Wednesday, March 21, 2007

Language Barrier to Independent Travelers

Language is often an issue to independent travelers who travel to another country whose people speak other tongues. Unlike those in organized tours, independent travelers need to arrange for accommodation, transport and food on their own. They constantly come into contact with local people throughout their trips. How can they communicate in a foreign land?

Some people are so concerned with this problem that they prefer to join group tours and stick to rigid itineraries set by the tour operators. But experienced independent travelers will tell you that, with a little bit of patience, the barrier can be overcome.

For a start, English is widely spoken nowadays. Vietnamese spoke French during colonial era and learned Russian after Communists’ takeover. Today, English is the second language. In Beijing, taxi drivers learn English as a preparation for 2008 Olympiad. In Thailand, I came across a group of university students who struggled to explain their activity to me, but who cared! The important thing was, souvenir vendors and tuk-tuk drivers understood me.

Of course, we regularly encounter people who never learn English in school, or are too intimidated to speak to foreigners. The travelers, on their part, can learn to speak a few useful phrases in local tongues. Many travel guide books have a language section for this purpose.

Alternatively, we can also learn to speak a language from the people of our destination country. For example, in my recent trip to Northern Thailand, I asked a Chiang Mai resident how to say ‘beautiful’ and ‘bad luck’ in Thai. Both words are pronounced suay, but with different intonations – not easy to learn from book. This Chiang Mai resident, by the way, was an ethnic Chinese, and conversation between us was possible because we both spoke Mandarin.

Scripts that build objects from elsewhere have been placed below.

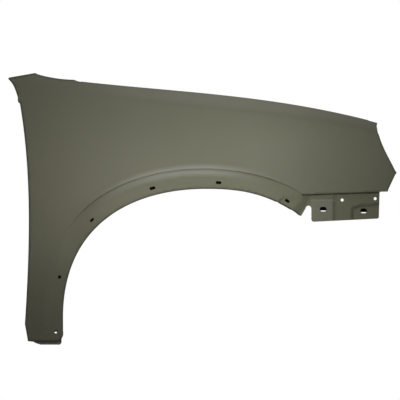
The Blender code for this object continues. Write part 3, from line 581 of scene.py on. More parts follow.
def with_reliefs(run):
    """A run with a point close to each end, where its flange stops short of the corner."""
    far = from_ends(run) > RELIEF_CLEAR
    first = run[0] + (run[1] - run[0]) * RELIEF / np.hypot(*(run[1] - run[0]))
    last = run[-1] + (run[-2] - run[-1]) * RELIEF / np.hypot(*(run[-2] - run[-1]))
    return np.vstack([run[:1], [first], run[far], [last], run[-1:]])


def with_marks(run, marks, axis):
    """A run with a point where it passes each mark along one axis, and none crowding them."""
    order = np.argsort(run[:, axis])
    other = 1 - axis
    crowded = np.abs(run[:, axis][:, None] - np.array(marks)).min(axis=1) < CROWDED
    crowded[[0, -1]] = False
    points = [tuple(p) for p in run[~crowded]]
    for mark in marks:
        across = np.interp(mark, run[order, axis], run[order, other])
        points.append((mark, across) if axis == 0 else (across, mark))
    points.sort(key=lambda p: p[axis], reverse=bool(run[0, axis] > run[-1, axis]))
    return np.array(points)


def pad_ends():
    return [bolt + side * RAIL_PAD / 2 for bolt in RAIL_BOLTS for side in (-1, 1)]


def tab_ends(middle, tab):
    """Where a tab starts and ends, with a point close outside each end for its short sides."""
    half = tab[0]
    return [middle + side * reach for side in (-1, 1) for reach in (half, half + RELIEF)]


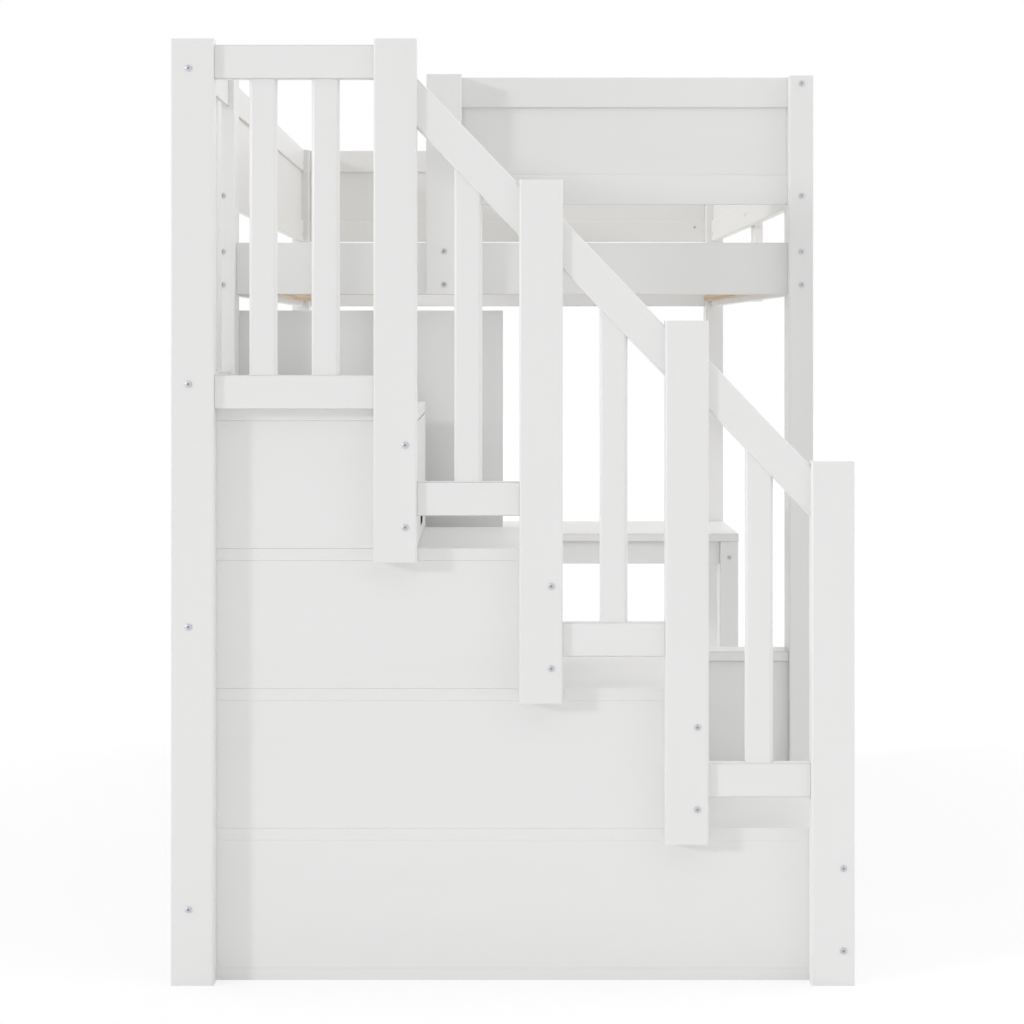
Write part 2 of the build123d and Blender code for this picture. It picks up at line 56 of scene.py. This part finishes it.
# Camera, in metres. The photograph looks level along the bed, from in front of the staircase.
CAMERA_DISTANCE = 4.852
CAMERA_SIDE = -0.0373
CAMERA_HEIGHT = 1.3893
SENSOR_WIDTH = 36.0
LENS = 70.96
PICTURE_SIDE = 1024
HORIZON_PIXEL = 336.3
VANISHING_PIXEL = 496.5

# Light: how strong the sky is towards each side, and a distant lamp at the left
SKY_LEFT = 0.95
SKY_RIGHT = 1.68
SKY_FRONT = 0.1
SKY_ABOVE = 1.4
SKY_SIDES = [("X", -1.0, SKY_LEFT), ("X", 1.0, SKY_RIGHT), ("Y", -1.0, SKY_FRONT), ("Z", 1.0, SKY_ABOVE)]
SKY_BEHIND = 1.0
LAMP_FROM = (-2.0, -1.0, 0.62)
LAMP_DISTANCE = 8.0
LAMP_SPREAD = 6.0
LAMP_STRENGTH = 0.78

# Floor: how much of it is plain white to the camera, near the object and past a distance
FLOOR_HALF = 30.0
FLOOR_GREY = 0.9
FLOOR_ROUGHNESS = 0.9
FLOOR_GLOW = 1.04
FLOOR_GLOW_NEAR = 0.6
FLOOR_FADE_START = 1.8
FLOOR_FADE_END = 4.5

# Bolt heads, in metres. The profile goes from the seat to the socket, by radius and height.
HEAD_PROFILE = [(0.0070, 0.0), (0.0070, 0.0012), (0.0066, 0.0019), (0.0056, 0.0024), (0.0036, 0.0022)]
SOCKET_RADIUS = 0.0029
SOCKET_DEPTH = 0.0018
SOCKET_CORNERS = 6
RING_POINTS = 24

# Barrel nuts, in metres
NUT_RADIUS = 0.005
NUT_LIP_RADIUS = NUT_RADIUS * 0.92
NUT_LIP_HEIGHT = 0.0005
NUT_SLOT_HALF_WIDTH = 0.0006
NUT_SLOT_HALF_LENGTH = NUT_RADIUS * 0.75
NUT_SLOT_HEIGHT = 0.0007
NUT_FROM_END = 0.035

# Heights of bolts and nuts, as shares of the height of the rail that they hold
END_RAIL_ROWS = (0.42, 0.75)
SIDE_RAIL_ROWS = (0.3, 0.7)
END_GUARD_NUT_ROWS = (0.7,)
SIDE_GUARD_NUT_ROWS = (0.35,)
GUARD_BOLT_ROWS = (0.5,)

# Other places of fittings, in metres
RAIL_MIN_HEIGHT = 0.1
UPRIGHT_BOLT_OFFSET = 0.022
STAIR_POST_BOLT_DROPS = (0.03, 0.055)
SAME_FACE = 0.001

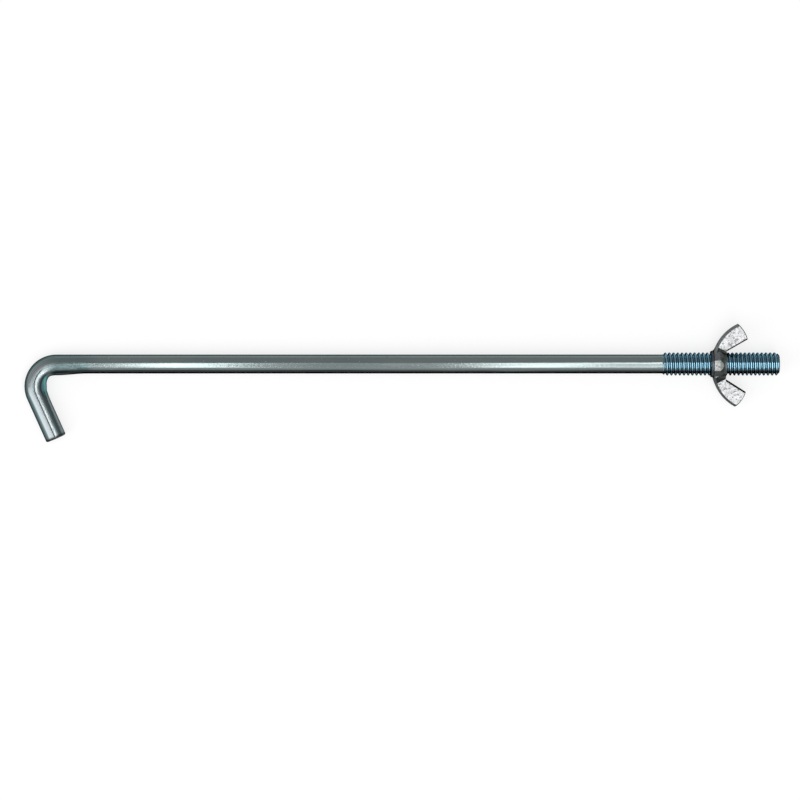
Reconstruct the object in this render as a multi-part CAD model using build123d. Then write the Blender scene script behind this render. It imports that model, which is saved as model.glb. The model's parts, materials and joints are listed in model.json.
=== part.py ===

Hand gesture, though clumsy, is universal. In Chiang Rai, I walked into a restaurant and pointed my finger at the noodle. In a few minutes, I was served a bowl of yummy noodle soup for just 20 baht. Restaurants which serve tourists have menus in English, often complete with illustrations.

When it is time to haggle, an electronic calculator usually does this trick. Souvenir vendors in the night markets of Chiang Mai and Chiang Rai show their offered prices in calculators. If you are not happy, enter your desired price. Note that some businesses accept multiple currencies. If a hotel receptionist in Ho Chi Minh City tells you that a room costs 20 per night, don't be over excited. The price is quoted in US dollar.

OK, some of you are ready to learn a foreign language. What should you do? To begin, I suggest that we express gratitude in the language of the listeners, even if they understand English.

(‘Thank you’ is kawp khun karp in Thai, terima kasih in Indonesian, karm ern kuey kark in Vietnamese, xia xia in Mandarin, arigatou gozaimasu in Japanese, kamsah hamnida in Korean, gracias in Spanish, tack in Swedish and dank u in Dutch.)

Oh yeah, male travelers are encouraged to flatter the women by saying, in local tongue, “You are very beautiful.”